San Francisco is facing an upcoming deadline to submit its new Housing Element to the state by January 31, 2023. If it fails to meet this deadline, savvy developers may be at the ready to submit projects under the “builder’s remedy” on February 1. The builder’s remedy is a housing development streamlining tool allowing developers to file an application for a housing development project that is not in conformance with a jurisdiction’s zoning or General Plan if the local government does not have a state-certified housing element and the project contains a certain amount of affordable housing. (Cal. Gov. Code § 65589.5(d).) Without a certified housing element, a jurisdiction cannot deny the project at all – even if it does not comply with the local government’s applicable development standards. This means developers can propose housing at any density and any height, anywhere in the city. For a project to qualify, 20% of the proposed units must be affordable to lower-income households, or 100% affordable to moderate-income households. (Cal. Gov. Code § 65589.5(h)(3).)

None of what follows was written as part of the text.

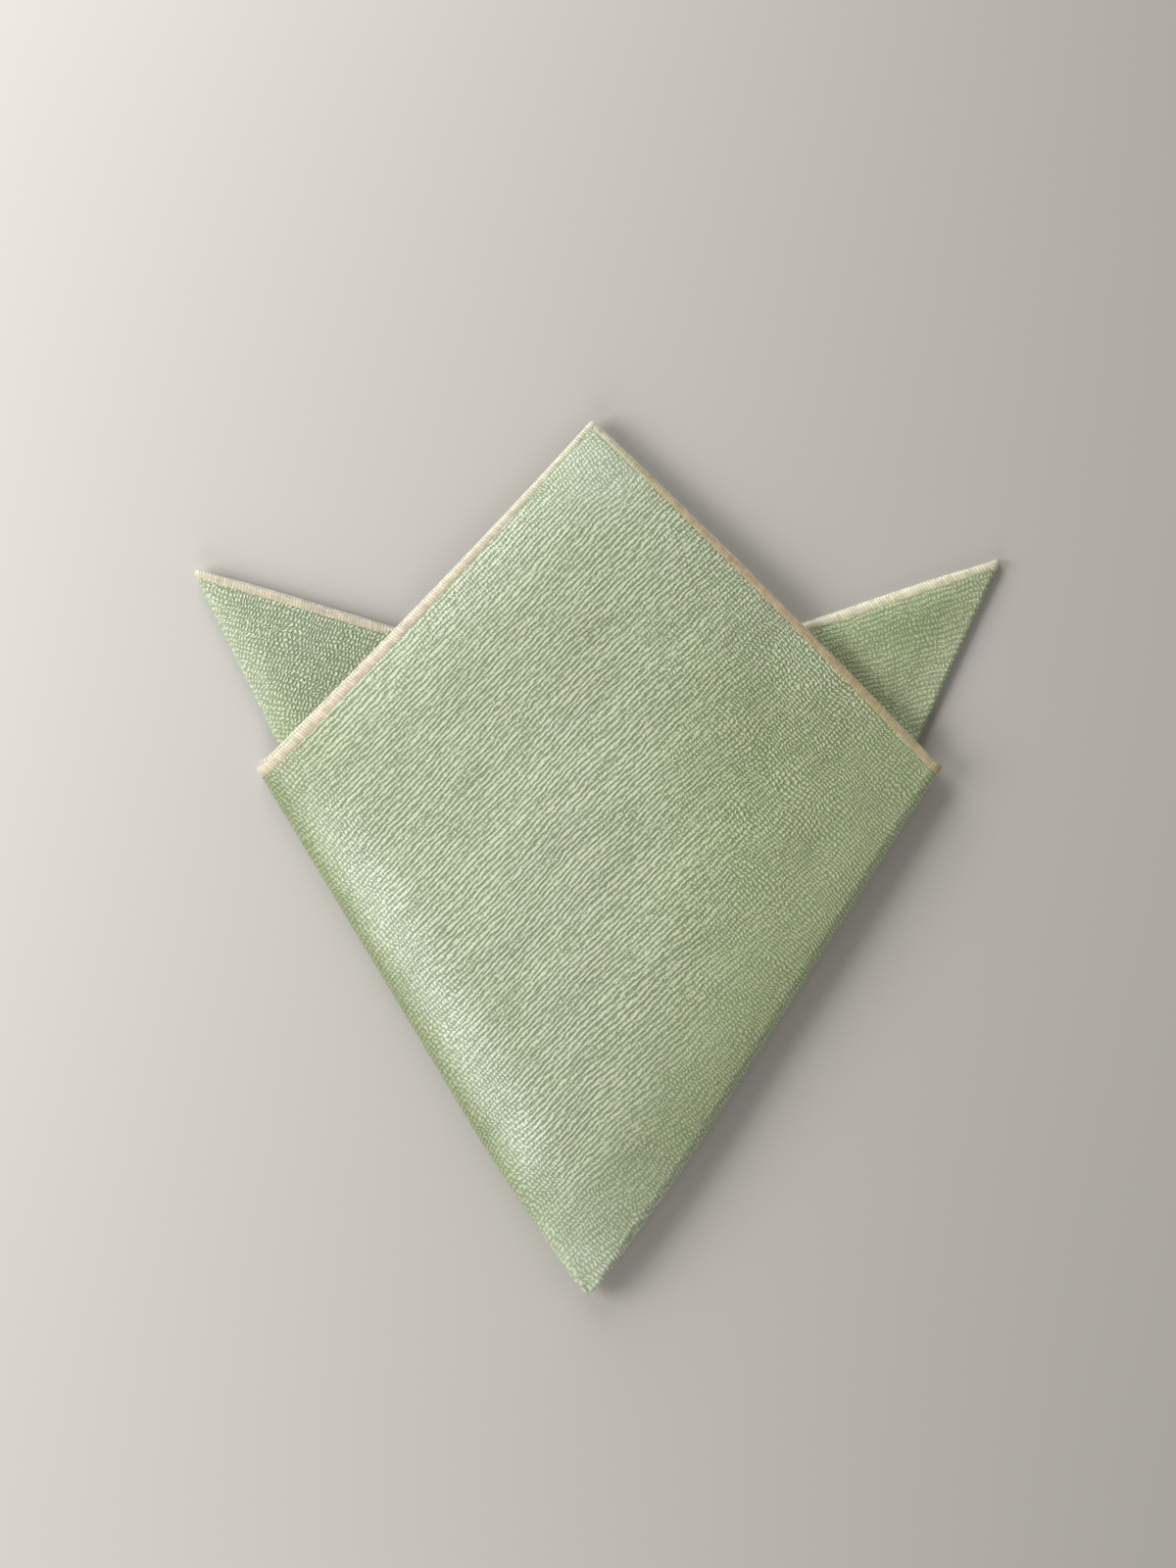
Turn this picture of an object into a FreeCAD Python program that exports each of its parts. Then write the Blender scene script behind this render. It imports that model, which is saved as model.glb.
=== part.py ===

Santa Monica recently made headlines when its Housing Element fell out of compliance with state law. While it was out of compliance, developers proposed 16 projects, totaling over 4,500 new units of housing, with more than 800 of these designated as affordable for low-income households. The state approved a revised housing element in October 2022. However, even after the City submitted a revised Housing Element that brought it back into compliance, the projects proposed under the builder’s remedy are going forward.
Could developers employ the same tactics in San Francisco should it fail to submit a compliant Housing Element in January? Probably. The builder’s remedy will become available on February 1 should the city fail to submit a compliant plan. Therefore, developers should have their builder’s remedy projects ready to file along with a Senate Bill (SB) 330 preliminary application to vest their development rights. These two tools may put developers in a strong position against any attempts by the city to delay approvals under the California Environmental Quality Act or through other similar obstruction. However, given this complex legal landscape and its potential pitfalls, developers should consult with a qualified land use attorney before proceeding.
Another option for developers is the state’s Density Bonus Law (Gov’t Code 65915), which gives housing developments with below-market-rate units the right to additional density, to waivers of local standards that preclude development, and to incentives that reduce affordable housing costs. The law’s protections apply if the “base” project (i.e., the project as considered before the additional density) provides at least 10 percent below market rate (“BMR”) homes for low-income households, 5 percent BMR homes for very-low-income households, or, if the homes in the development are for sale, 10 percent BMR homes for moderate-income households. The Density Bonus law may be a good option for more cautious developers looking for a less confrontational approach while still seeking to add density to their projects.